Below is a listing; copy all of it exactly.

_Exercise material_.
--------------------------------------------------

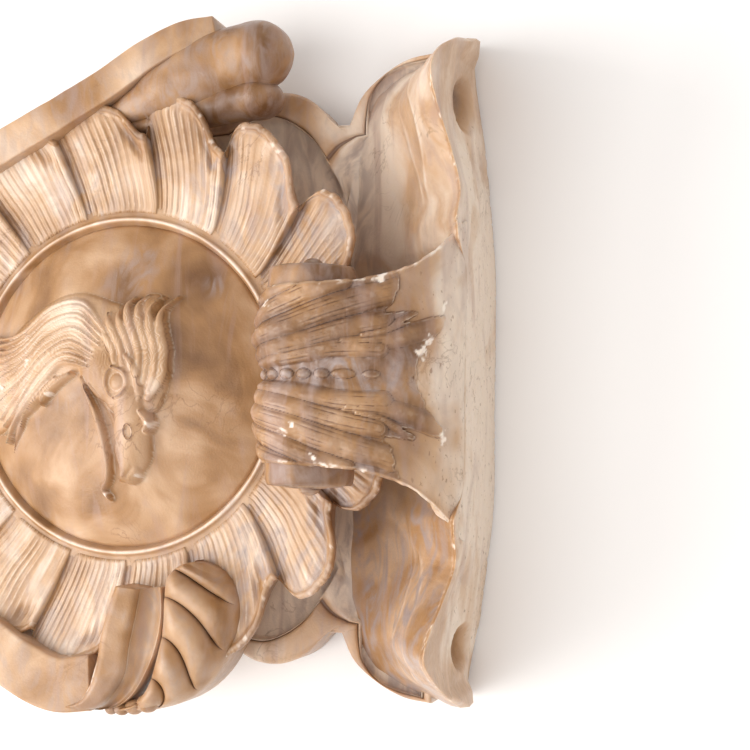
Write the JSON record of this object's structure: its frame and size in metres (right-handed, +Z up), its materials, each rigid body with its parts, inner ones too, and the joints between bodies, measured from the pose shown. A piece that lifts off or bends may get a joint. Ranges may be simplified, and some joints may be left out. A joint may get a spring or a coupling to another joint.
{
  "type": "carved stone wall bracket",
  "caption": "Carved stone wall bracket in the form of a rococo cartouche: a horned shelf on a leafy volute over a shell collar and a round boss with an eagle's head.",
  "frame": {"origin": "on the flat back, on the middle line and level with the centre of the round medallion", "axes": "+Z up, -Y out of the wall towards the viewer, +X to the viewer's right"},
  "size_m": [0.3224, 0.1284, 0.3784],
  "materials": {
    "alabaster": "honey-brown alabaster, hand carved and softly polished, with worn pale edges"
  },
  "bodies": {
    "root": {"bracket": "alabaster"}
  },
  "joints": []
}
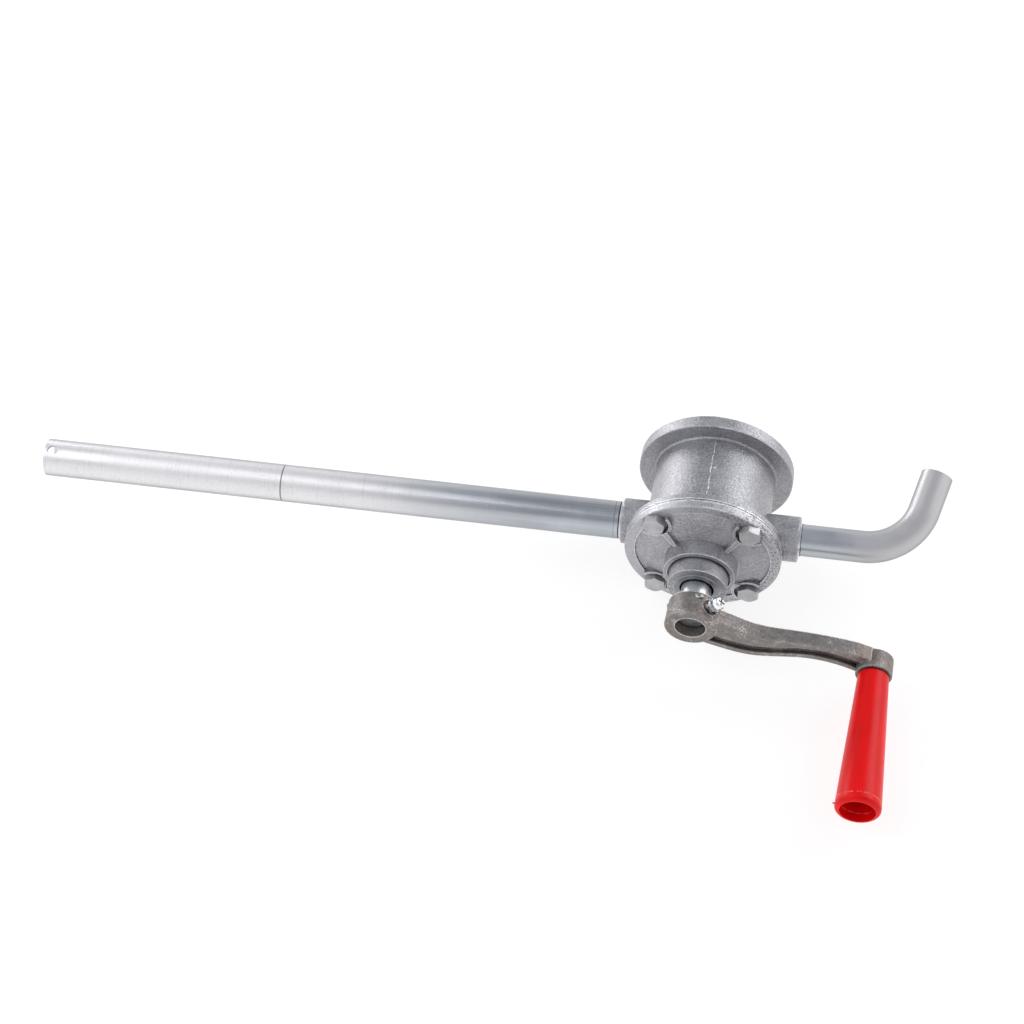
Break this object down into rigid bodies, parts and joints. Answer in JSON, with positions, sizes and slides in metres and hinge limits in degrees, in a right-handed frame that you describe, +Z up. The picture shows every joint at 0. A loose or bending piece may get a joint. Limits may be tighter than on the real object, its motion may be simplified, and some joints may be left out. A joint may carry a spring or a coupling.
{
  "type": "rotary barrel pump",
  "caption": "Hand-cranked rotary vane barrel pump with a drum-shaped cast body, ribbed bolted cover, two-section suction tube, bent discharge spout and revolving grip.",
  "frame": {"origin": "centre of the flat rear face of the pump body, on the shaft axis", "axes": "+Y out of the rear face along the shaft axis, with the crank at -Y; +X along the port axis towards the discharge spout, with the suction tube at -X; +Z up as the pump lies on its two round flanges"},
  "size_m": [0.6077, 0.2413, 0.103],
  "materials": {
    "cast_aluminium": "rough die-cast",
    "tube_aluminium": "bright drawn",
    "gasket_fibre": "dark fibre sheet",
    "zinc_steel": "zinc plated",
    "shaft_steel": "ground",
    "cast_iron": "bare sand-cast",
    "bronze": "machined",
    "packing": "graphite packing",
    "carbon": "moulded carbon",
    "spring_steel": "plain",
    "grip_plastic": "semi-gloss red"
  },
  "bodies": {
    "housing": {"pump_body": "cast_aluminium", "front_cover": "cast_aluminium", "cover_gasket": "gasket_fibre", "cover_bolts": "zinc_steel", "rear_bush": "bronze", "front_bush": "bronze", "packing_rings": "packing", "gland_ring": "zinc_steel", "suction_nipple": "tube_aluminium", "suction_tube_upper": "tube_aluminium", "tube_coupler": "tube_aluminium", "suction_tube_lower": "tube_aluminium", "spout_nipple": "tube_aluminium", "discharge_spout": "tube_aluminium"},
    "crank": {"drive_shaft": "shaft_steel", "rotor": "cast_iron", "rotor_key": "shaft_steel", "vane_springs": "spring_steel", "crank_arm": "cast_iron", "crank_screw": "zinc_steel", "crank_lock_nut": "zinc_steel", "crank_lock_washer": "spring_steel", "grip_pin": "shaft_steel", "grip_washer": "zinc_steel"},
    "grip": {"grip": "grip_plastic"},
    "vane_1_body": {"vane_1": "carbon"},
    "vane_2_body": {"vane_2": "carbon"},
    "vane_3_body": {"vane_3": "carbon"},
    "vane_4_body": {"vane_4": "carbon"}
  },
  "joints": [
    {"name": "crank_spin", "type": "hinge", "parent": "housing", "child": "crank", "pos_m": [0, 0, 0], "axis": [0, 1, 0], "continuous": true},
    {"name": "grip_spin", "type": "hinge", "parent": "crank", "child": "grip", "pos_m": [0.11891, 0, -0.02593], "axis": [0, 1, 0], "continuous": true},
    {"name": "vane_1_slide", "type": "slide", "parent": "crank", "child": "vane_1_body", "axis": [0.7071, 0, 0.7071], "range_m": [0, 0.0011], "stiffness_N_per_m": 50, "springref_m": 0.0011},
    {"name": "vane_2_slide", "type": "slide", "parent": "crank", "child": "vane_2_body", "axis": [-0.7071, 0, 0.7071], "range_m": [0, 0.0011], "stiffness_N_per_m": 50, "springref_m": 0.0011},
    {"name": "vane_3_slide", "type": "slide", "parent": "crank", "child": "vane_3_body", "axis": [-0.7071, 0, -0.7071], "range_m": [0, 0.0011], "stiffness_N_per_m": 50, "springref_m": 0.0011},
    {"name": "vane_4_slide", "type": "slide", "parent": "crank", "child": "vane_4_body", "axis": [0.7071, 0, -0.7071], "range_m": [0, 0.0011], "stiffness_N_per_m": 50, "springref_m": 0.0011}
  ]
}
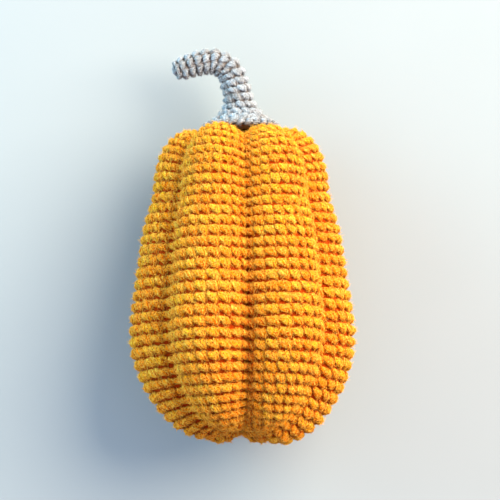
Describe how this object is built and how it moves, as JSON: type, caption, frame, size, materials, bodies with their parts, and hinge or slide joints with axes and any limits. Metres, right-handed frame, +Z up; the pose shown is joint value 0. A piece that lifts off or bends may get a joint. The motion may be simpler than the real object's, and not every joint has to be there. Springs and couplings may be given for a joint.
{
  "type": "crocheted toy pumpkin",
  "caption": "Stuffed crocheted toy pumpkin with deep ribs and a bent crocheted stem, lying on its side.",
  "frame": {"origin": "on the floor, under the middle of the part as it lies", "axes": "+Z up; +Y along the body towards the stem; -X is the side to which the stem curls"},
  "size_m": [0.1012, 0.1782, 0.0897],
  "materials": {
    "orange_yarn": "matte",
    "grey_yarn": "matte",
    "fibrefill": "matte"
  },
  "bodies": {
    "root": {"body_cover": "orange_yarn", "body_stuffing": "fibrefill", "stem_cover": "grey_yarn", "stem_stuffing": "fibrefill"}
  },
  "joints": []
}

--------------------------------------------------

_Result for this task_.
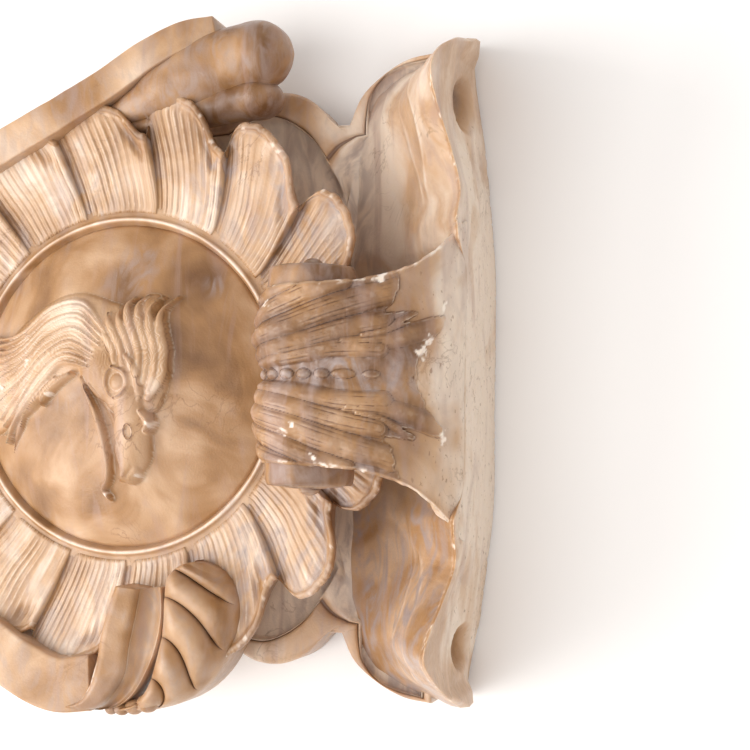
Write the JSON record of this object's structure: its frame and size in metres (right-handed, +Z up), its materials, each rigid body with its parts, inner ones too, and the joints between bodies, measured from the pose shown. A piece that lifts off or bends may get a joint. Ranges may be simplified, and some joints may be left out. A joint may get a spring or a coupling to another joint.
{
  "type": "carved stone wall bracket",
  "caption": "Carved stone wall bracket in the form of a rococo cartouche: a horned shelf on a leafy volute over a shell collar and a round boss with an eagle's head.",
  "frame": {"origin": "on the flat back, on the middle line and level with the centre of the round medallion", "axes": "+Z up, -Y out of the wall towards the viewer, +X to the viewer's right"},
  "size_m": [0.3224, 0.1284, 0.3784],
  "materials": {
    "alabaster": "honey-brown alabaster, hand carved and softly polished, with worn pale edges"
  },
  "bodies": {
    "root": {"bracket": "alabaster"}
  },
  "joints": []
}
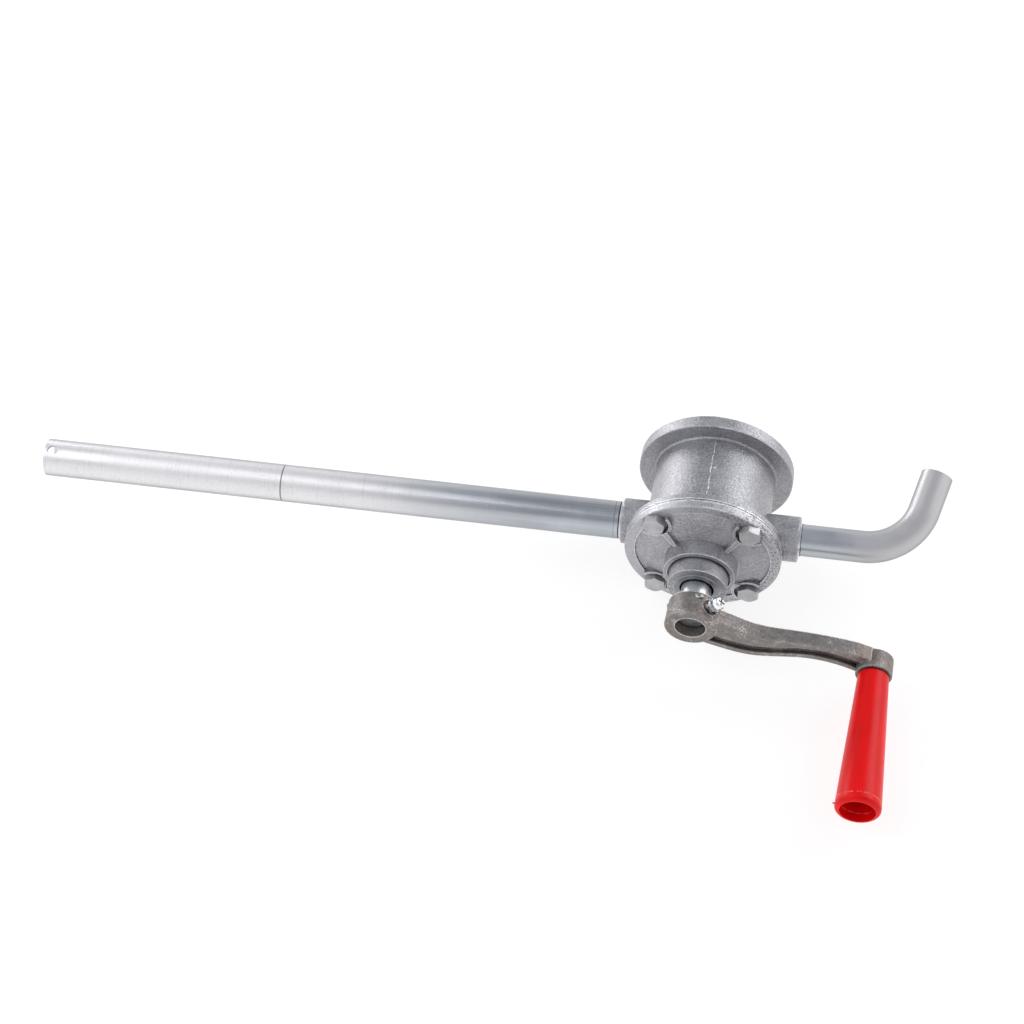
Break this object down into rigid bodies, parts and joints. Answer in JSON, with positions, sizes and slides in metres and hinge limits in degrees, in a right-handed frame that you describe, +Z up. The picture shows every joint at 0. A loose or bending piece may get a joint. Limits may be tighter than on the real object, its motion may be simplified, and some joints may be left out. A joint may carry a spring or a coupling.
{
  "type": "rotary barrel pump",
  "caption": "Hand-cranked rotary vane barrel pump with a drum-shaped cast body, ribbed bolted cover, two-section suction tube, bent discharge spout and revolving grip.",
  "frame": {"origin": "centre of the flat rear face of the pump body, on the shaft axis", "axes": "+Y out of the rear face along the shaft axis, with the crank at -Y; +X along the port axis towards the discharge spout, with the suction tube at -X; +Z up as the pump lies on its two round flanges"},
  "size_m": [0.6077, 0.2413, 0.103],
  "materials": {
    "cast_aluminium": "rough die-cast",
    "tube_aluminium": "bright drawn",
    "gasket_fibre": "dark fibre sheet",
    "zinc_steel": "zinc plated",
    "shaft_steel": "ground",
    "cast_iron": "bare sand-cast",
    "bronze": "machined",
    "packing": "graphite packing",
    "carbon": "moulded carbon",
    "spring_steel": "plain",
    "grip_plastic": "semi-gloss red"
  },
  "bodies": {
    "housing": {"pump_body": "cast_aluminium", "front_cover": "cast_aluminium", "cover_gasket": "gasket_fibre", "cover_bolts": "zinc_steel", "rear_bush": "bronze", "front_bush": "bronze", "packing_rings": "packing", "gland_ring": "zinc_steel", "suction_nipple": "tube_aluminium", "suction_tube_upper": "tube_aluminium", "tube_coupler": "tube_aluminium", "suction_tube_lower": "tube_aluminium", "spout_nipple": "tube_aluminium", "discharge_spout": "tube_aluminium"},
    "crank": {"drive_shaft": "shaft_steel", "rotor": "cast_iron", "rotor_key": "shaft_steel", "vane_springs": "spring_steel", "crank_arm": "cast_iron", "crank_screw": "zinc_steel", "crank_lock_nut": "zinc_steel", "crank_lock_washer": "spring_steel", "grip_pin": "shaft_steel", "grip_washer": "zinc_steel"},
    "grip": {"grip": "grip_plastic"},
    "vane_1_body": {"vane_1": "carbon"},
    "vane_2_body": {"vane_2": "carbon"},
    "vane_3_body": {"vane_3": "carbon"},
    "vane_4_body": {"vane_4": "carbon"}
  },
  "joints": [
    {"name": "crank_spin", "type": "hinge", "parent": "housing", "child": "crank", "pos_m": [0, 0, 0], "axis": [0, 1, 0], "continuous": true},
    {"name": "grip_spin", "type": "hinge", "parent": "crank", "child": "grip", "pos_m": [0.11891, 0, -0.02593], "axis": [0, 1, 0], "continuous": true},
    {"name": "vane_1_slide", "type": "slide", "parent": "crank", "child": "vane_1_body", "axis": [0.7071, 0, 0.7071], "range_m": [0, 0.0011], "stiffness_N_per_m": 50, "springref_m": 0.0011},
    {"name": "vane_2_slide", "type": "slide", "parent": "crank", "child": "vane_2_body", "axis": [-0.7071, 0, 0.7071], "range_m": [0, 0.0011], "stiffness_N_per_m": 50, "springref_m": 0.0011},
    {"name": "vane_3_slide", "type": "slide", "parent": "crank", "child": "vane_3_body", "axis": [-0.7071, 0, -0.7071], "range_m": [0, 0.0011], "stiffness_N_per_m": 50, "springref_m": 0.0011},
    {"name": "vane_4_slide", "type": "slide", "parent": "crank", "child": "vane_4_body", "axis": [0.7071, 0, -0.7071], "range_m": [0, 0.0011], "stiffness_N_per_m": 50, "springref_m": 0.0011}
  ]
}
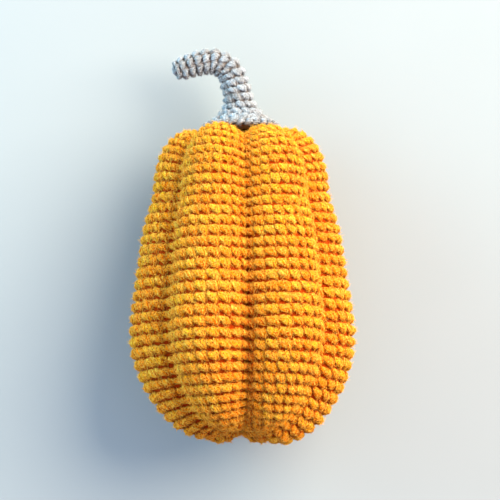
Describe how this object is built and how it moves, as JSON: type, caption, frame, size, materials, bodies with their parts, and hinge or slide joints with axes and any limits. Metres, right-handed frame, +Z up; the pose shown is joint value 0. A piece that lifts off or bends may get a joint. The motion may be simpler than the real object's, and not every joint has to be there. Springs and couplings may be given for a joint.
{
  "type": "crocheted toy pumpkin",
  "caption": "Stuffed crocheted toy pumpkin with deep ribs and a bent crocheted stem, lying on its side.",
  "frame": {"origin": "on the floor, under the middle of the part as it lies", "axes": "+Z up; +Y along the body towards the stem; -X is the side to which the stem curls"},
  "size_m": [0.1012, 0.1782, 0.0897],
  "materials": {
    "orange_yarn": "matte",
    "grey_yarn": "matte",
    "fibrefill": "matte"
  },
  "bodies": {
    "root": {"body_cover": "orange_yarn", "body_stuffing": "fibrefill", "stem_cover": "grey_yarn", "stem_stuffing": "fibrefill"}
  },
  "joints": []
}